Hacker News new | ask | show | jobs
by mrich 2498 days ago
My take, after 12 years of industry C++ experience, working on code that needs to be fast: Too much emphasis is placed on gaining another 0.5% performance improvement, instead of slightly slower code that does what was intended. At least offer some safe defaults and make the bleeding edge optional.

While we are debugging things like this, people are writing servers in JavaScript and web services in Python :O No need to optimize so heavily, they will waste it anyway :)

3 comments

I've mostly written C for embedded. Which sometimes needs to be fast. I agree with you.

It definitely feels like as compiler writers continue to gleefully add more footguns to C/C++. Application programmers vote with their feet by using slower or much slower interpreted languages like Java, C#, JavaScript, Python Ruby, and PHP. Meanwhile system programmers are eyeing golang and rust for infrastructure.

That 0.5% improvement can help a lot when it's inside the Javascript engine or the Python interpreter.
It's usually a 0.5% improvement on a micro benchmark.

One of my suspicions is that at the low end where I operate the marginal cost of higher speed is essentially zero. My firmware spends more than 9.99% of the time sleeping. Micro optimizations of a few percent is meaningless. At the other end superscalar processors are a moving target for micro optimizations. And further a lot of tasks look like init -> process data -> clean up. Over time the process data part has gotten very large. Making the init and clean up parts of the code a smaller and smaller percentage of the execution time. Micro optimizations in those parts of the code provide no value. Next is the constant movement to push the data processing into either specialized CPU instructions or GPU's.

A single optimization pass might only improve a microbenchmark a bit, but all passes taken together significantly speed up most programs. In the embedded software that I have experience with we eventually had to turn on optimizations because otherwise we would have had to switch to a new hardware platform to run continuously more demanding workloads.
I've spend 3 years building a java code base with a class of requests having an average response time of < 1 ms. And the entire application had a 99%q response time of < 10ms. Including GC and everything.

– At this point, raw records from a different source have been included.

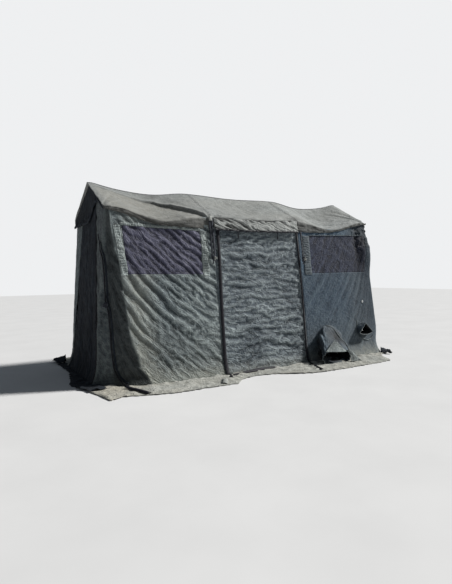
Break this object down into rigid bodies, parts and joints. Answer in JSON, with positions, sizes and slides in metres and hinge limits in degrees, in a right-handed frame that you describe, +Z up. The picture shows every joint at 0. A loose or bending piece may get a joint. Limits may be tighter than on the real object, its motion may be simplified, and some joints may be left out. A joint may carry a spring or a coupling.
{
  "type": "military frame tent",
  "caption": "Ridge tent of canvas on a tube frame, with flared walls, a zipped door between two covered windows, duct sleeves low on one side and sod cloth on the ground.",
  "frame": {"origin": "on the floor in the middle of the tent's ground cloth", "axes": "+X along the ridge, to the right seen from the door side; +Y from the door side to the back; +Z up"},
  "size_m": [4.9, 2.9285, 2.4268],
  "materials": {
    "roof_canvas": "sun-bleached grey-green coated canvas, matt",
    "wall_canvas": "dark grey-green coated canvas, creased, with a faint sheen",
    "window_cloth": "dark blue-grey window cover cloth, matt",
    "sod_cloth": "dusty pale sod cloth, matt",
    "zip_tape": "black zip tape",
    "webbing": "dark woven webbing",
    "frame_tube": "dull drawn tube",
    "frame_steel": "olive paint, satin"
  },
  "bodies": {
    "root": {"leg_front_1": "frame_tube", "leg_front_2": "frame_tube", "leg_front_3": "frame_tube", "leg_front_4": "frame_tube", "leg_back_1": "frame_tube", "leg_back_2": "frame_tube", "leg_back_3": "frame_tube", "leg_back_4": "frame_tube", "rafter_front_1": "frame_tube", "rafter_front_2": "frame_tube", "rafter_front_3": "frame_tube", "rafter_front_4": "frame_tube", "rafter_back_1": "frame_tube", "rafter_back_2": "frame_tube", "rafter_back_3": "frame_tube", "rafter_back_4": "frame_tube", "ridge_joint_1": "frame_steel", "ridge_joint_2": "frame_steel", "ridge_joint_3": "frame_steel", "ridge_joint_4": "frame_steel", "ridge_pole": "frame_tube", "eave_rail_front": "frame_tube", "eave_rail_back": "frame_tube", "roof_front": "roof_canvas", "roof_back": "roof_canvas", "gable_end_left": "roof_canvas", "gable_end_right": "roof_canvas", "door_pelmet": "roof_canvas", "wall_front_left": "wall_canvas", "wall_front_right": "wall_canvas", "wall_back_left": "wall_canvas", "wall_back_middle": "wall_canvas", "wall_back_right": "wall_canvas", "wall_gable_left": "wall_canvas", "wall_gable_right": "wall_canvas", "corner_zip_left": "zip_tape", "corner_zip_right": "zip_tape", "door_panel": "wall_canvas", "door_zip_left": "zip_tape", "door_zip_right": "zip_tape", "tie_strap_left": "webbing", "tie_strap_right": "webbing", "window_front_left": "window_cloth", "window_front_right": "window_cloth", "window_back_left": "window_cloth", "window_back_right": "window_cloth", "duct_sleeve": "wall_canvas", "cable_sleeve": "wall_canvas", "sod_front": "sod_cloth", "sod_back": "sod_cloth", "sod_left": "sod_cloth", "sod_right": "sod_cloth", "corner_flap_front_right": "wall_canvas", "corner_flap_back_left": "wall_canvas"}
  },
  "joints": []
}
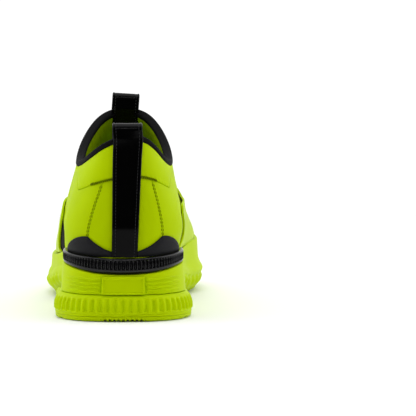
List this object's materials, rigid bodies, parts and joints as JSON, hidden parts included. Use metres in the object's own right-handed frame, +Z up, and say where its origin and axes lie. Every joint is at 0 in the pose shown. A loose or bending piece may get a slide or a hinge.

Quite honestly, after a more years of experience: Cache smart and batch-query. Network latency, aka lightspeed in fiber or coppper is our enemy. Not a JVM GC'ing in a controllble way. If the CPU cache is your issue, you can either correct me, or you're abusing the network without realizing it.

Some systems will have stricter latency requirements than that -- microseconds, always, no exceptions (e.g. studio audio, network packet processing, industrial controls). Others will have maximizing throughput as a goal (e.g. x264). In both cases CPU cache could be a bottleneck and GC would be the enemy.